White House press secretary Kayleigh McEnany on Monday defended President Trump’s use of his executive authority to commute Roger Stone’s sentence,
She said what Trump did was a “very important moment for justice,” before calling Stone’s felonies “process crimes” used to “justify the waste in tax dollars” for the whole Russia investigation.
Next, McEnany smartly turned the tables and brought up Bill Clinton’s scandalous and very political if not purely financial pardons he issued on his way out the door of the White House.
Remember, Marc Rich was a disgrace and Clinton let him off the hook after a huge donation from his wife. If Stone is a scandal so is that.
From Fox News:
McEnany said it was “curious” that ex-FBI official Andrew McCabe, director of the CIA under President Obama John Brennan, and Obama’s Director of National Intelligence James Clapper had all been accused of making false statements but did not face prosecution like Stone.
“Last time I checked they didn’t have 29 FBI agents wearing tactical gear showing up at their house in a pre-dawn raid,” the press secretary said.
“Instead McCabe and Brennan and these guys are given lucrative contracts, books, contributorships.”
McEnany said that Trump is “the president of criminal justice reform,” and the Stone commutation was part of his fight for those given unduly harsh sentences. She noted that while Trump has issued 36 pardons and commutations, Obama had issued 1,927.

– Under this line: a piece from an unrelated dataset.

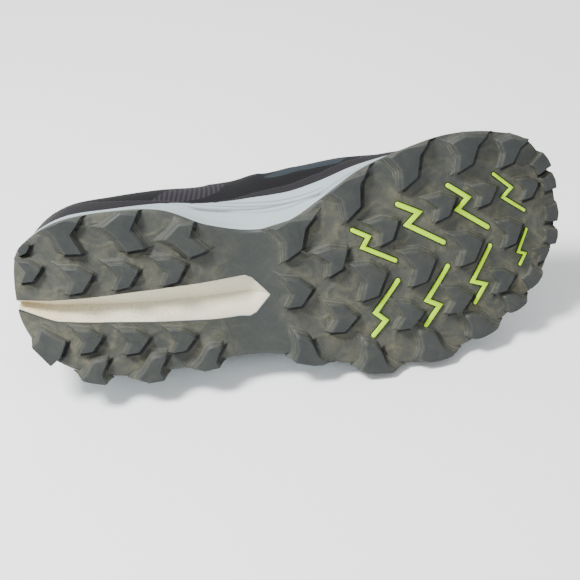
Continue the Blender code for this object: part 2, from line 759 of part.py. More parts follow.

She pointed to President Bill Clinton’s use of the authority: “You talk about a politically connected pardon, it can’t get more politically connected than pardoning your brother Roger Clinton as President Clinton did.”
Clinton pardoned his half-brother for drug charges after he’d serve the full sentence more than a decade earlier.
McEnany also pointed to Clinton’s pardon of Susan McDougal, one of his associates, for her role in the Whitewater scandal after she refused to testify about Clinton’s role, and Marc Rich, who donated $450,000 to the Clinton Library Foundation.
Rich had fled the U.S. during prosecution when he was charged with 51 counts of tax fraud and owed $48 million in taxes.